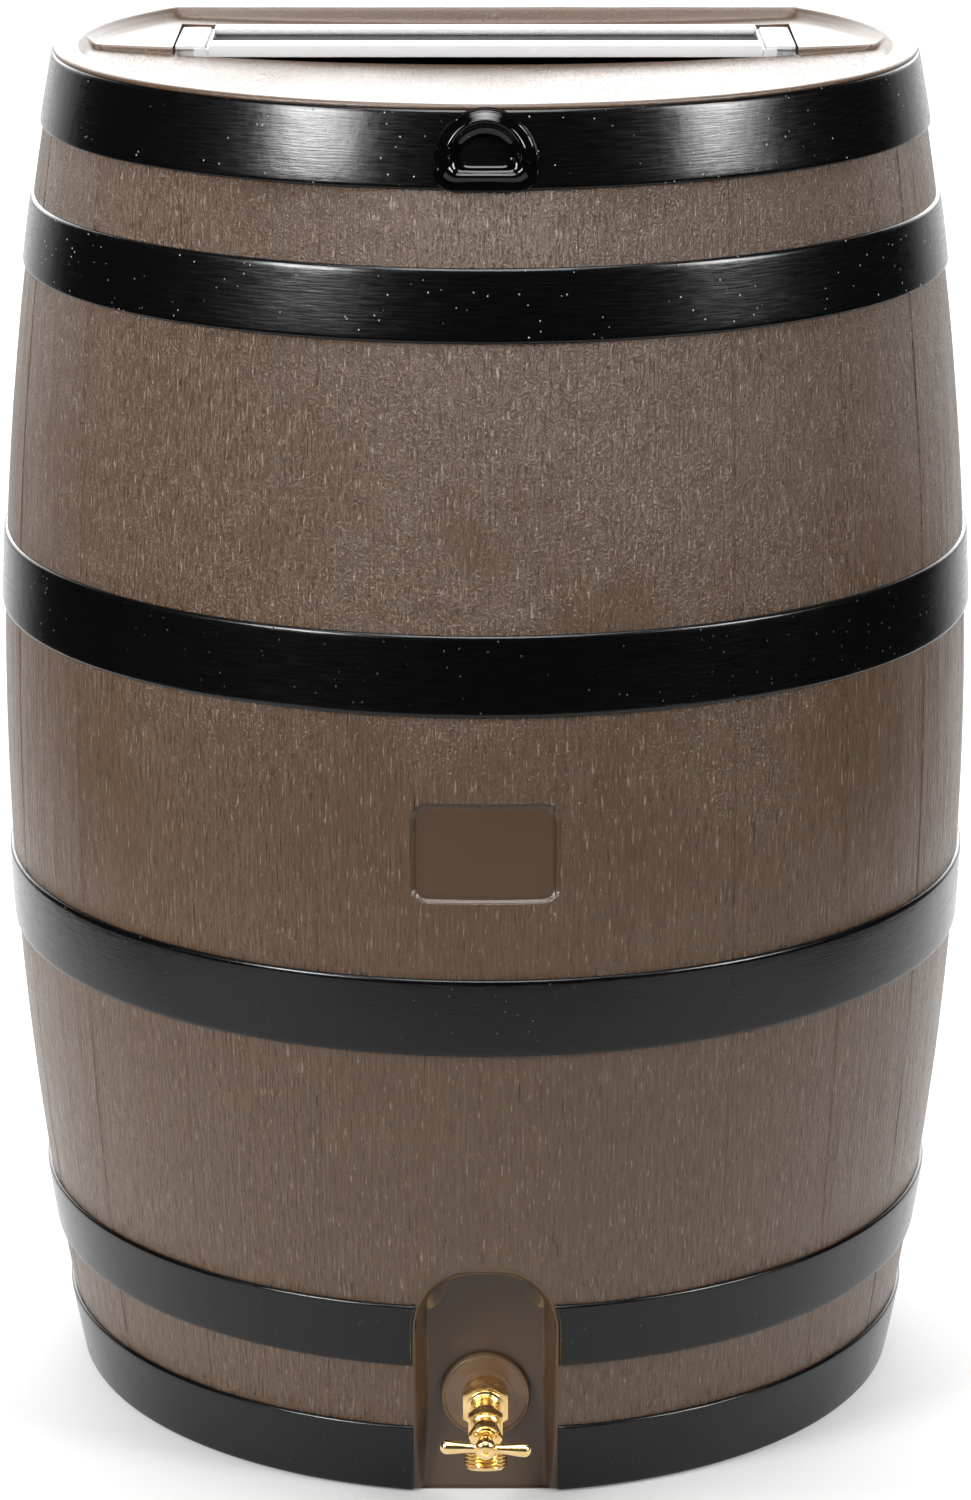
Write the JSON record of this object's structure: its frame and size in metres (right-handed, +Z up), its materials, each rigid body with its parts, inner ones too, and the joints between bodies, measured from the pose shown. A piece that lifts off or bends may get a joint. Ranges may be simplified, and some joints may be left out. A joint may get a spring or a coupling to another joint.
{
  "type": "rain barrel",
  "caption": "Flat-backed rain barrel with moulded woodgrain staves, raised black hoops, a lift-off mosquito screen and a brass hose tap in a front alcove.",
  "frame": {"origin": "on the underside of the base, below the centre of the barrel's round section", "axes": "+Z up, along the barrel's height; +Y towards the flat back, so the tap faces -Y; +X to the right of someone facing the tap"},
  "size_m": [0.61, 0.4992, 0.851],
  "materials": {
    "wood_brown": "satin, moulded with woodgrain",
    "fitting_brown": "smooth",
    "hoop_black": "gloss",
    "screen_rail": "satin white",
    "screen_cap": "smooth",
    "mesh": "fine woven glass-fibre",
    "seal": "matte",
    "brass": "polished"
  },
  "bodies": {
    "barrel": {"barrel_shell": "wood_brown", "barrel_deck": "wood_brown", "barrel_alcove": "wood_brown", "hoop_rim": "hoop_black", "hoop_upper": "hoop_black", "hoop_above_belly": "hoop_black", "hoop_below_belly": "hoop_black", "hoop_lower": "hoop_black", "hoop_base": "hoop_black", "overflow_boss": "hoop_black", "tap_fitting": "fitting_brown", "tap_body": "brass", "tap_bonnet": "brass", "stem_packing": "seal", "packing_nut": "brass"},
    "screen": {"screen_rail_front": "screen_rail", "screen_rail_back": "screen_rail", "screen_cap_left": "screen_cap", "screen_cap_right": "screen_cap", "screen_mesh": "mesh", "screen_spline": "seal"},
    "valve_disc": {"seat_washer": "seal"},
    "handle": {"valve_stem": "brass", "washer_screw": "brass", "tee_handle": "brass", "handle_screw": "brass"}
  },
  "joints": [
    {"name": "screen_lift", "type": "slide", "parent": "barrel", "child": "screen", "axis": [0, 0, 1], "range_m": [0, 0.12]},
    {"name": "stem_rise", "type": "slide", "parent": "barrel", "child": "valve_disc", "axis": [0, -1, 0], "range_m": [0, 0.004]},
    {"name": "handle_turn", "type": "hinge", "parent": "valve_disc", "child": "handle", "pos_m": [0, -0.333, 0.0625], "axis": [0, -1, 0], "range_deg": [0, 720]}
  ],
  "couplings": [
    {"joint": "stem_rise", "follows": "handle_turn", "m_per_rad": 0.0003183}
  ]
}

* Required work
Return every line exactly.

* Response to this exercise
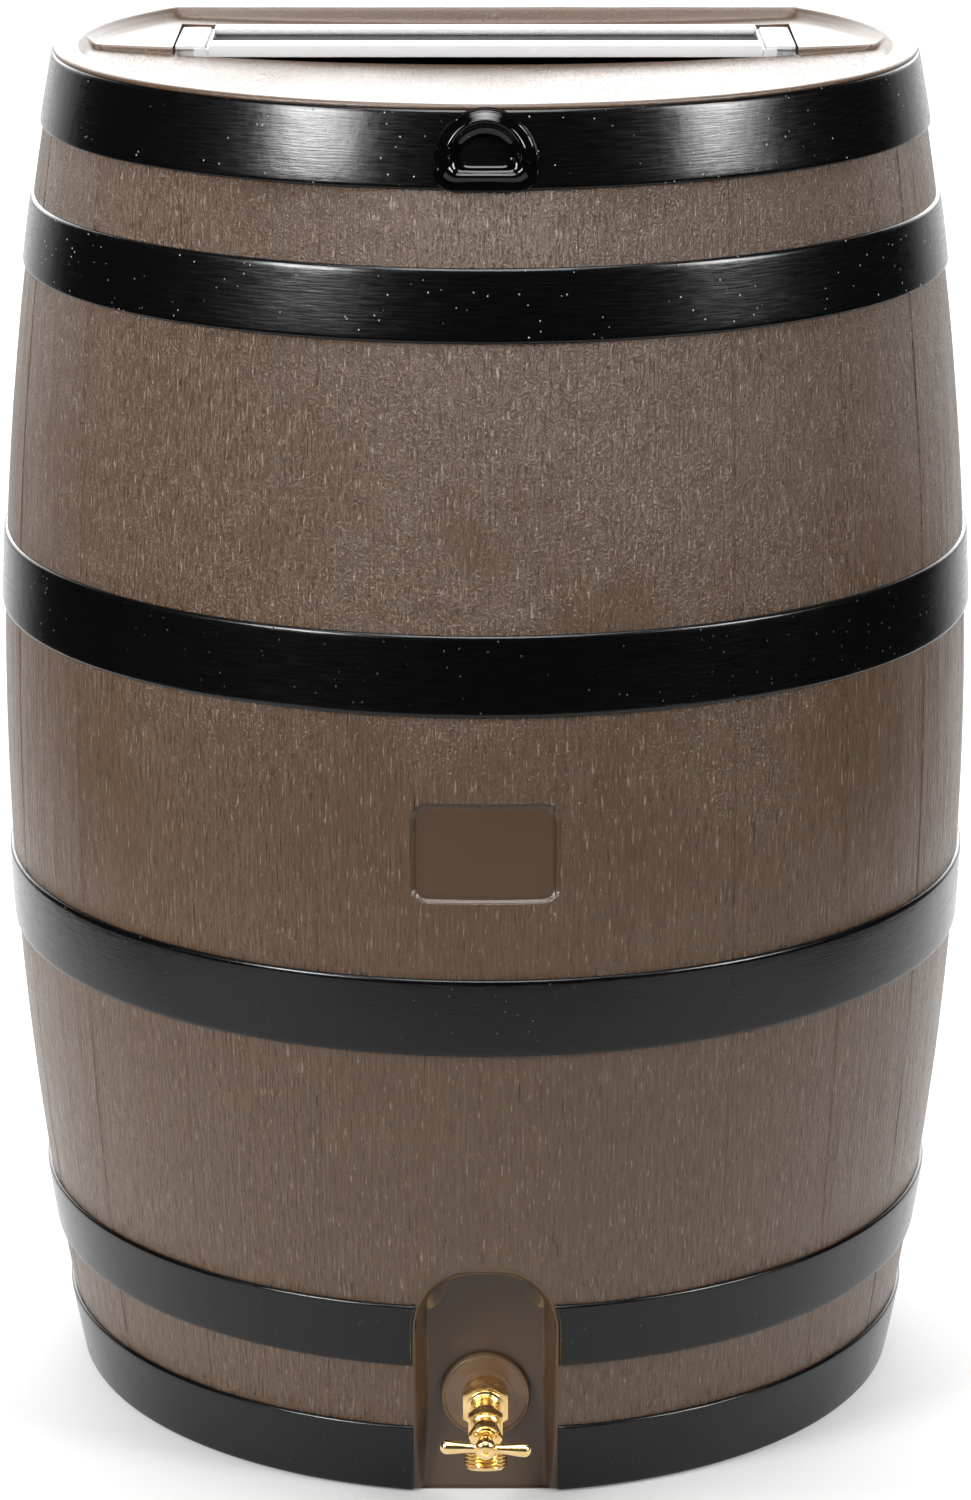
Write the JSON record of this object's structure: its frame and size in metres (right-handed, +Z up), its materials, each rigid body with its parts, inner ones too, and the joints between bodies, measured from the pose shown. A piece that lifts off or bends may get a joint. Ranges may be simplified, and some joints may be left out. A joint may get a spring or a coupling to another joint.
{
  "type": "rain barrel",
  "caption": "Flat-backed rain barrel with moulded woodgrain staves, raised black hoops, a lift-off mosquito screen and a brass hose tap in a front alcove.",
  "frame": {"origin": "on the underside of the base, below the centre of the barrel's round section", "axes": "+Z up, along the barrel's height; +Y towards the flat back, so the tap faces -Y; +X to the right of someone facing the tap"},
  "size_m": [0.61, 0.4992, 0.851],
  "materials": {
    "wood_brown": "satin, moulded with woodgrain",
    "fitting_brown": "smooth",
    "hoop_black": "gloss",
    "screen_rail": "satin white",
    "screen_cap": "smooth",
    "mesh": "fine woven glass-fibre",
    "seal": "matte",
    "brass": "polished"
  },
  "bodies": {
    "barrel": {"barrel_shell": "wood_brown", "barrel_deck": "wood_brown", "barrel_alcove": "wood_brown", "hoop_rim": "hoop_black", "hoop_upper": "hoop_black", "hoop_above_belly": "hoop_black", "hoop_below_belly": "hoop_black", "hoop_lower": "hoop_black", "hoop_base": "hoop_black", "overflow_boss": "hoop_black", "tap_fitting": "fitting_brown", "tap_body": "brass", "tap_bonnet": "brass", "stem_packing": "seal", "packing_nut": "brass"},
    "screen": {"screen_rail_front": "screen_rail", "screen_rail_back": "screen_rail", "screen_cap_left": "screen_cap", "screen_cap_right": "screen_cap", "screen_mesh": "mesh", "screen_spline": "seal"},
    "valve_disc": {"seat_washer": "seal"},
    "handle": {"valve_stem": "brass", "washer_screw": "brass", "tee_handle": "brass", "handle_screw": "brass"}
  },
  "joints": [
    {"name": "screen_lift", "type": "slide", "parent": "barrel", "child": "screen", "axis": [0, 0, 1], "range_m": [0, 0.12]},
    {"name": "stem_rise", "type": "slide", "parent": "barrel", "child": "valve_disc", "axis": [0, -1, 0], "range_m": [0, 0.004]},
    {"name": "handle_turn", "type": "hinge", "parent": "valve_disc", "child": "handle", "pos_m": [0, -0.333, 0.0625], "axis": [0, -1, 0], "range_deg": [0, 720]}
  ],
  "couplings": [
    {"joint": "stem_rise", "follows": "handle_turn", "m_per_rad": 0.0003183}
  ]
}